Here is the fifth in this series of glossary columns, intended to improve the technical communication between new and seasoned members of the converting industry.

- Nip rolls: Normally a set of two rolls (the set may be made with more) that have parallel axes, with at least one roll mounted on movable supports so that the roll faces can be pressed together (nipped) in order to give the rolls sufficient traction to pull the web through the machine at the desired web speed. One roll should be covered with an elastomer, and the other should have a metal surface. The elastomer-covered roll must be crowned in order to produce a uniform nip footprint across the full roll width. Sometimes these rolls are used to isolate web tensions in the two adjacent zones. There are many web handling processes in which there is no satisfactory substitute for nip rolls. These include applications such as collapsing the bubble on blown film lines, some types of cast web stretchers, web laminators, squeegee applications for liquid removal, etc.

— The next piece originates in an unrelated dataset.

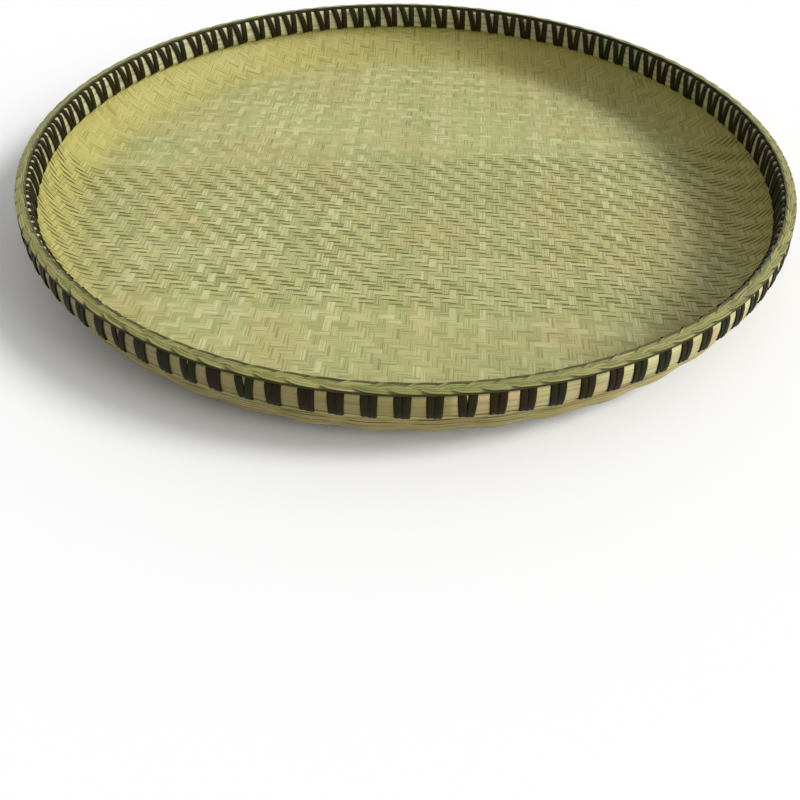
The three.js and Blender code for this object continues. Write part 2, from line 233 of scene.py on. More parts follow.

- Neck-in: The amount of width reduction that takes place in the film web when that web is subjected to tension in the machine. Permanent width reduction takes place when tension exceeds the yield strength of the web material. Permanent width reduction distorts the web thickness profile by making the edges thicker than the rest of the web. This leads to winding problems as the thicker edges build diameter much faster than the rest of the web. Web tension must be controlled carefully in any process zone when the ambient temperature is elevated, since the yield strength tends to be very temperature-sensitive.

- Parallel roll alignment: The mechanical adjustment of each of the machine rolls so that the axis of each roll is aligned with the axis of a selected master roll on the machine. Parallel alignment is done so that the web may be pulled evenly over the process rolls as it moves through the machine.

- Permanent deformation: The condition of an area of film web that has been stretched beyond its elastic limit and remains deformed after the tension has been removed. Permanent deformation may occur in very small areas, such as the damaged area surrounding slip pimples, or larger areas, such as when MD or TD wrinkles occur in the wound roll, or even larger areas, such as described in "neck-in" item above.

- Roll profiles: The possible shapes of the surfaces of film guide rolls. There are two acceptable shapes for film web handling: the straight cylinder and the concave surface cylinder. The crowned roll is a special case involving nip rolls where the crowned roll surface is designed to conform to the deflection of the straight cylinder roll that is resisting the nipping load. Crowned rolls should never be used as web guide rolls.

- Runout: The axial turning eccentricity of the circumference of the roll surface from the point on the roll axis where it is being measured. During runout, all points on the roll surface do not rotate in the same axial circle. Total indicated runout (TIR) is the largest value of the eccentricity variation when the measurement instrument has been incrementally traversed the total length of the roll face. Runout is present to some degree in all turning rolls. An acceptable magnitude of runout depends on the web process.

- "S" wrapped rolls: Rolls that are usually installed in pairs so that the thread path forms an "S" when each roll is wrapped 180 deg. They are installed this way to provide more pulling or braking traction on the web. Sometimes several pairs of these type of rolls are installed to provide the amount of tension isolation needed in the process.